I don’t know what the Haslams are thinking. I suppose they are steaming. I know what I’d be thinking and doing if I were them.

If I owned the Browns, I would:

* Have a stern talk with Stefanski and say, “You know that opening script of plays that’s been treating you right? How about coming up with something that works in the second, third and fourth quarters?”

* “And another thing. Remove that Cheesecake Factory-sized menu of plays from your face and watch the game and manage the whole team throughout the game. We hired you to be the head coach, not the offensive coordinator.”

* “One more thing. Backup quarterbacks are backups because they don’t make a lot of plays. Why are you asking Brissett to do so much?”

* “And by the way, use the preseason games next summer to get your starters ready for the regular season. I don’t care what every other coach is doing. Get your team ready to play. Don’t worry about the backups.”

* Summon DePodesta’s enormous analytics staff to a conference room and demand, “Don’t give me any statistics that I have to Google to understand. If it’s that complicated, eat it. And from now on, sit in the stands during games. I don’t want anybody in the coach’s booth but coaches.”

* Meet with Andrew Berry and tell him, “Our best players were acquired before I hired you as GM. None of your draft choices will make a Pro Bowl during their rookie contracts. Explain, please.”

* “By the way, why didn’t you talk me out of this crazy Watson deal? Part of your job is to keep me from doing something impulsive and stupid.”

* “One other thing. You know that idea about making the defense lighter and faster? Flush it. Get some linebackers who can tackle a running back. And get a defensive tackle who doesn’t get blown off the snap of the ball.”

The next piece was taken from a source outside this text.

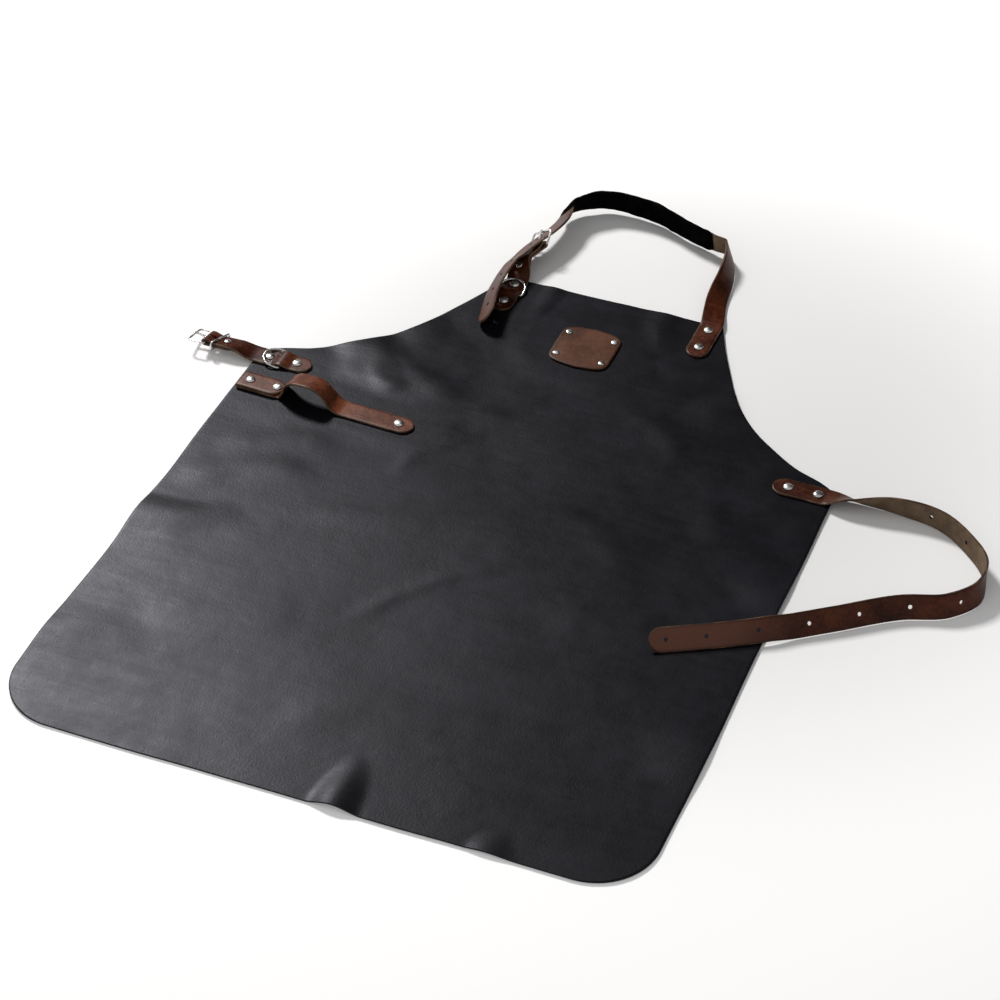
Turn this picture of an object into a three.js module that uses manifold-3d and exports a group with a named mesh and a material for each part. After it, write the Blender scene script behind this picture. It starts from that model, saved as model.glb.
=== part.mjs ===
// Leather work apron lying on a flat surface, in millimetres, +Z up.
// The origin is on that surface, under the middle of the sheet; +Y runs towards the bib.
import * as THREE from "three";
import { mergeVertices } from "three/addons/utils/BufferGeometryUtils.js";
import Module from "manifold-3d";

const wasm = await Module();
wasm.setup();

// Driving dimensions of the sheet
const SHEET_LENGTH = 848;
const SHEET_WIDTH = 677;
const WAIST_SHARE = 0.9867;
const SHEET_THICKNESS = 2.0;
const BIB_WIDTH = 260;
const SIDE_LENGTH = 618;
const CORNER_RADIUS = 66;
const BIB_CROWN = 2;
const FOLD_RISE = 10;

// Driving dimensions of the straps
const STRAP_WIDTH = 26;
const STRAP_THICKNESS = 2.6;
const NECK_FREE_LENGTH = 623;
const WAIST_FREE_LENGTH = 609;
const TAB_END = 17;
const RIVET_PITCH = 33;
const NECK_RIVET_INSET = 13;
const WAIST_RIVET_INSET = 16;
const NECK_TAB_SPREAD = 234;
const WAIST_TAB_DROP = 11;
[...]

* Last thing. “Whomever was the person responsible for M.J. Emerson, promote him/her. I trust it’s not the same person who discovered Anthony Schwartz.”

* Pull aside Nick Chubb from practice and tell him, “I’m really sorry, man. Hang in there.”

* Pull aside Myles Garrett from practice and tell him, “You’ve never received a vote for defensive player of the year. Quit talking about it. And you know about Pro Football Focus naming you the top-rated player in the league? We canceled our PFF subscription because of it.”

* Pull aside Cade York from practice and tell him, “That 58-yard field goal in Carolina in Game 1 saved me a lot of severance pay for fired coaches.. Thanks.”

* Have a talk with Watson and tell him, “If you had settled these unsavory lawsuits months earlier you probably would have been suspended only six games. So, you owe us. It’s payback time. Win five of your six games and we’re good.”

* Invite Brissett to the Bratenahl mansion for dinner and say, “Hey, man, thanks for your service. You’ve been good. Take the next two weeks off. I want to give  [Josh] Dobbs a chance. I liked what I saw from him in preseason. Don’t take it personally.”

* Stop Grant Delpit walking on to the practice field and ask him, “What the hell has happened to your game?”

* Instruct our equipment staff to do a thorough mock-up of a white helmet with a brown/orange stripe on the crown and engage discussions of making it the permanent helmet – not just an alternative.